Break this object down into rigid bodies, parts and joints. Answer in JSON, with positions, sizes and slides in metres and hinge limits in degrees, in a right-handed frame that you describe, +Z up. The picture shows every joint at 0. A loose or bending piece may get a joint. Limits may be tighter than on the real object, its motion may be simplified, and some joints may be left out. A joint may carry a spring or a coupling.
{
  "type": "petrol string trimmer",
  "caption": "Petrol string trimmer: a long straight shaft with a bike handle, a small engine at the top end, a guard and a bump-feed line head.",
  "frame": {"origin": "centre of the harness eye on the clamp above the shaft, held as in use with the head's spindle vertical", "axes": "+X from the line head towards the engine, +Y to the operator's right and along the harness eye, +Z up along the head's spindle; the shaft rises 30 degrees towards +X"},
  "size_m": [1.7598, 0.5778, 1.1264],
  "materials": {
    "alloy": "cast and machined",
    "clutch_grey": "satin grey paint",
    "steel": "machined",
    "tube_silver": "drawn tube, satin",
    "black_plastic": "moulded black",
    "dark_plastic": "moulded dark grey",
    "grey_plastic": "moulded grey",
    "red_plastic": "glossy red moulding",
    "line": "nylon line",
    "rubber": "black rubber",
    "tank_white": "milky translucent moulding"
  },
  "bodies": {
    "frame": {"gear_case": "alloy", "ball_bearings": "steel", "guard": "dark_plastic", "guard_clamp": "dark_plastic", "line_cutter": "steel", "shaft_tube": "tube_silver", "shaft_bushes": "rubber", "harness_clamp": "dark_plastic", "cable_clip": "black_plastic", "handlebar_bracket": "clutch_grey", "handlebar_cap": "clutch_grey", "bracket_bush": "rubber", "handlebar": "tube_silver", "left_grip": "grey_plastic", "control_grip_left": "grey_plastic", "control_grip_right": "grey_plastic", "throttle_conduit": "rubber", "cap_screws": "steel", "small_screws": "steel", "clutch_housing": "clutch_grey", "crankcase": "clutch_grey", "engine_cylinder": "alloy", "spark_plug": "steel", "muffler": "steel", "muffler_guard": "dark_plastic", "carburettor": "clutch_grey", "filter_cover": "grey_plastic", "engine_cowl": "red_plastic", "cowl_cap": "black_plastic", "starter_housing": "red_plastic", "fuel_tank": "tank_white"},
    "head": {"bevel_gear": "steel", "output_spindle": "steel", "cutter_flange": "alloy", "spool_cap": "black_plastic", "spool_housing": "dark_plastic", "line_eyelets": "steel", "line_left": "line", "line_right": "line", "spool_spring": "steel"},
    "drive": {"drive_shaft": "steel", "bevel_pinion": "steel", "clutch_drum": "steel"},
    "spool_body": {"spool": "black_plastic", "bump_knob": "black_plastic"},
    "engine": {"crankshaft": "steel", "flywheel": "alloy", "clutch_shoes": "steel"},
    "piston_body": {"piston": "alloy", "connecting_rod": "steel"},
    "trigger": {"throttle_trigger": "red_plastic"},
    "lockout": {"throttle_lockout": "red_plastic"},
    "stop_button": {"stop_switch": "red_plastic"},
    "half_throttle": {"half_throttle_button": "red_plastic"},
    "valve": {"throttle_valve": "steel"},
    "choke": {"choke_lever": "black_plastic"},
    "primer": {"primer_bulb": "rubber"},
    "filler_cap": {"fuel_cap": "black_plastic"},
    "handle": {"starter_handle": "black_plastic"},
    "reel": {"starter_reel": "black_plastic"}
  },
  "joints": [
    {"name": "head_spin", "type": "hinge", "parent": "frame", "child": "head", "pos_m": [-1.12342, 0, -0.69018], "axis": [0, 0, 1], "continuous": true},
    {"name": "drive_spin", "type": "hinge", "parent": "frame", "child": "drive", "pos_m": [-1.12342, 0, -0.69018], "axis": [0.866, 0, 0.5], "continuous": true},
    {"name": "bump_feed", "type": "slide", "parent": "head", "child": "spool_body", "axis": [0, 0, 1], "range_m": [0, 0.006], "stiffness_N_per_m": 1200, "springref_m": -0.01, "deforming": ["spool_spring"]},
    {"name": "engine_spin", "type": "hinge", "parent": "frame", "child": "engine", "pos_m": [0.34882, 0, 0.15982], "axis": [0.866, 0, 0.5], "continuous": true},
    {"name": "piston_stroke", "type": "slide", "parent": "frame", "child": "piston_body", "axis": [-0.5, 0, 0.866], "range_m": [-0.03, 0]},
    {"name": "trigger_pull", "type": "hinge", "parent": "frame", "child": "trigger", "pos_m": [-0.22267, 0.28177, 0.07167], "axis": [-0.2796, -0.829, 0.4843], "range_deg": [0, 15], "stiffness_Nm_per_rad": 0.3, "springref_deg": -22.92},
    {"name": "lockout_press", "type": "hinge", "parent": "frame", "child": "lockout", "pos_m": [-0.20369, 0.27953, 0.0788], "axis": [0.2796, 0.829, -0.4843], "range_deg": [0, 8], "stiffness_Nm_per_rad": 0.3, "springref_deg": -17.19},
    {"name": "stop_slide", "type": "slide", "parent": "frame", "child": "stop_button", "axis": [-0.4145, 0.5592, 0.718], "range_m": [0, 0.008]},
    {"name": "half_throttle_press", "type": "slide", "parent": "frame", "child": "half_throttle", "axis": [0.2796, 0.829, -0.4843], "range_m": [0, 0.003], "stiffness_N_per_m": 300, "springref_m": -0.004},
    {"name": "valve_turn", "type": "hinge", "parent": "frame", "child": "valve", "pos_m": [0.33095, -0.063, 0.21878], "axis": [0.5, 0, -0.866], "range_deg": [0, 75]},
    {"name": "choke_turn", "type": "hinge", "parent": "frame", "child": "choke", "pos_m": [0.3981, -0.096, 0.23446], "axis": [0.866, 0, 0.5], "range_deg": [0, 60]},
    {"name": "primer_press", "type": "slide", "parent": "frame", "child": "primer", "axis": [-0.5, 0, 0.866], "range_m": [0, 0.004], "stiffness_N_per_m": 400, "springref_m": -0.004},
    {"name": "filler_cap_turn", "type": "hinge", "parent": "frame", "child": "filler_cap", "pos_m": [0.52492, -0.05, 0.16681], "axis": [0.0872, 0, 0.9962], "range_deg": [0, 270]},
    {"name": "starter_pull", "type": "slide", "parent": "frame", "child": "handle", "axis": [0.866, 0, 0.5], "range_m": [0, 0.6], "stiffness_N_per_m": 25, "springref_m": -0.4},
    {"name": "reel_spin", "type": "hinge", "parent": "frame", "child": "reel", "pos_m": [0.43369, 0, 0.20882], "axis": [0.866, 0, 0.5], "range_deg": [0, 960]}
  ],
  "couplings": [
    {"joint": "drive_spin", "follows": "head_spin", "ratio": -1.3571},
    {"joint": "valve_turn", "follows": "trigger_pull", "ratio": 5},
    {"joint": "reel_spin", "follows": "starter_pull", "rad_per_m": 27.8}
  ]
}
--------------------------------------------------
» **Description of the task**:
Copy each line of the data above without altering a single character.

» **Solution for this exercise**:
Break this object down into rigid bodies, parts and joints. Answer in JSON, with positions, sizes and slides in metres and hinge limits in degrees, in a right-handed frame that you describe, +Z up. The picture shows every joint at 0. A loose or bending piece may get a joint. Limits may be tighter than on the real object, its motion may be simplified, and some joints may be left out. A joint may carry a spring or a coupling.
{
  "type": "petrol string trimmer",
  "caption": "Petrol string trimmer: a long straight shaft with a bike handle, a small engine at the top end, a guard and a bump-feed line head.",
  "frame": {"origin": "centre of the harness eye on the clamp above the shaft, held as in use with the head's spindle vertical", "axes": "+X from the line head towards the engine, +Y to the operator's right and along the harness eye, +Z up along the head's spindle; the shaft rises 30 degrees towards +X"},
  "size_m": [1.7598, 0.5778, 1.1264],
  "materials": {
    "alloy": "cast and machined",
    "clutch_grey": "satin grey paint",
    "steel": "machined",
    "tube_silver": "drawn tube, satin",
    "black_plastic": "moulded black",
    "dark_plastic": "moulded dark grey",
    "grey_plastic": "moulded grey",
    "red_plastic": "glossy red moulding",
    "line": "nylon line",
    "rubber": "black rubber",
    "tank_white": "milky translucent moulding"
  },
  "bodies": {
    "frame": {"gear_case": "alloy", "ball_bearings": "steel", "guard": "dark_plastic", "guard_clamp": "dark_plastic", "line_cutter": "steel", "shaft_tube": "tube_silver", "shaft_bushes": "rubber", "harness_clamp": "dark_plastic", "cable_clip": "black_plastic", "handlebar_bracket": "clutch_grey", "handlebar_cap": "clutch_grey", "bracket_bush": "rubber", "handlebar": "tube_silver", "left_grip": "grey_plastic", "control_grip_left": "grey_plastic", "control_grip_right": "grey_plastic", "throttle_conduit": "rubber", "cap_screws": "steel", "small_screws": "steel", "clutch_housing": "clutch_grey", "crankcase": "clutch_grey", "engine_cylinder": "alloy", "spark_plug": "steel", "muffler": "steel", "muffler_guard": "dark_plastic", "carburettor": "clutch_grey", "filter_cover": "grey_plastic", "engine_cowl": "red_plastic", "cowl_cap": "black_plastic", "starter_housing": "red_plastic", "fuel_tank": "tank_white"},
    "head": {"bevel_gear": "steel", "output_spindle": "steel", "cutter_flange": "alloy", "spool_cap": "black_plastic", "spool_housing": "dark_plastic", "line_eyelets": "steel", "line_left": "line", "line_right": "line", "spool_spring": "steel"},
    "drive": {"drive_shaft": "steel", "bevel_pinion": "steel", "clutch_drum": "steel"},
    "spool_body": {"spool": "black_plastic", "bump_knob": "black_plastic"},
    "engine": {"crankshaft": "steel", "flywheel": "alloy", "clutch_shoes": "steel"},
    "piston_body": {"piston": "alloy", "connecting_rod": "steel"},
    "trigger": {"throttle_trigger": "red_plastic"},
    "lockout": {"throttle_lockout": "red_plastic"},
    "stop_button": {"stop_switch": "red_plastic"},
    "half_throttle": {"half_throttle_button": "red_plastic"},
    "valve": {"throttle_valve": "steel"},
    "choke": {"choke_lever": "black_plastic"},
    "primer": {"primer_bulb": "rubber"},
    "filler_cap": {"fuel_cap": "black_plastic"},
    "handle": {"starter_handle": "black_plastic"},
    "reel": {"starter_reel": "black_plastic"}
  },
  "joints": [
    {"name": "head_spin", "type": "hinge", "parent": "frame", "child": "head", "pos_m": [-1.12342, 0, -0.69018], "axis": [0, 0, 1], "continuous": true},
    {"name": "drive_spin", "type": "hinge", "parent": "frame", "child": "drive", "pos_m": [-1.12342, 0, -0.69018], "axis": [0.866, 0, 0.5], "continuous": true},
    {"name": "bump_feed", "type": "slide", "parent": "head", "child": "spool_body", "axis": [0, 0, 1], "range_m": [0, 0.006], "stiffness_N_per_m": 1200, "springref_m": -0.01, "deforming": ["spool_spring"]},
    {"name": "engine_spin", "type": "hinge", "parent": "frame", "child": "engine", "pos_m": [0.34882, 0, 0.15982], "axis": [0.866, 0, 0.5], "continuous": true},
    {"name": "piston_stroke", "type": "slide", "parent": "frame", "child": "piston_body", "axis": [-0.5, 0, 0.866], "range_m": [-0.03, 0]},
    {"name": "trigger_pull", "type": "hinge", "parent": "frame", "child": "trigger", "pos_m": [-0.22267, 0.28177, 0.07167], "axis": [-0.2796, -0.829, 0.4843], "range_deg": [0, 15], "stiffness_Nm_per_rad": 0.3, "springref_deg": -22.92},
    {"name": "lockout_press", "type": "hinge", "parent": "frame", "child": "lockout", "pos_m": [-0.20369, 0.27953, 0.0788], "axis": [0.2796, 0.829, -0.4843], "range_deg": [0, 8], "stiffness_Nm_per_rad": 0.3, "springref_deg": -17.19},
    {"name": "stop_slide", "type": "slide", "parent": "frame", "child": "stop_button", "axis": [-0.4145, 0.5592, 0.718], "range_m": [0, 0.008]},
    {"name": "half_throttle_press", "type": "slide", "parent": "frame", "child": "half_throttle", "axis": [0.2796, 0.829, -0.4843], "range_m": [0, 0.003], "stiffness_N_per_m": 300, "springref_m": -0.004},
    {"name": "valve_turn", "type": "hinge", "parent": "frame", "child": "valve", "pos_m": [0.33095, -0.063, 0.21878], "axis": [0.5, 0, -0.866], "range_deg": [0, 75]},
    {"name": "choke_turn", "type": "hinge", "parent": "frame", "child": "choke", "pos_m": [0.3981, -0.096, 0.23446], "axis": [0.866, 0, 0.5], "range_deg": [0, 60]},
    {"name": "primer_press", "type": "slide", "parent": "frame", "child": "primer", "axis": [-0.5, 0, 0.866], "range_m": [0, 0.004], "stiffness_N_per_m": 400, "springref_m": -0.004},
    {"name": "filler_cap_turn", "type": "hinge", "parent": "frame", "child": "filler_cap", "pos_m": [0.52492, -0.05, 0.16681], "axis": [0.0872, 0, 0.9962], "range_deg": [0, 270]},
    {"name": "starter_pull", "type": "slide", "parent": "frame", "child": "handle", "axis": [0.866, 0, 0.5], "range_m": [0, 0.6], "stiffness_N_per_m": 25, "springref_m": -0.4},
    {"name": "reel_spin", "type": "hinge", "parent": "frame", "child": "reel", "pos_m": [0.43369, 0, 0.20882], "axis": [0.866, 0, 0.5], "range_deg": [0, 960]}
  ],
  "couplings": [
    {"joint": "drive_spin", "follows": "head_spin", "ratio": -1.3571},
    {"joint": "valve_turn", "follows": "trigger_pull", "ratio": 5},
    {"joint": "reel_spin", "follows": "starter_pull", "rad_per_m": 27.8}
  ]
}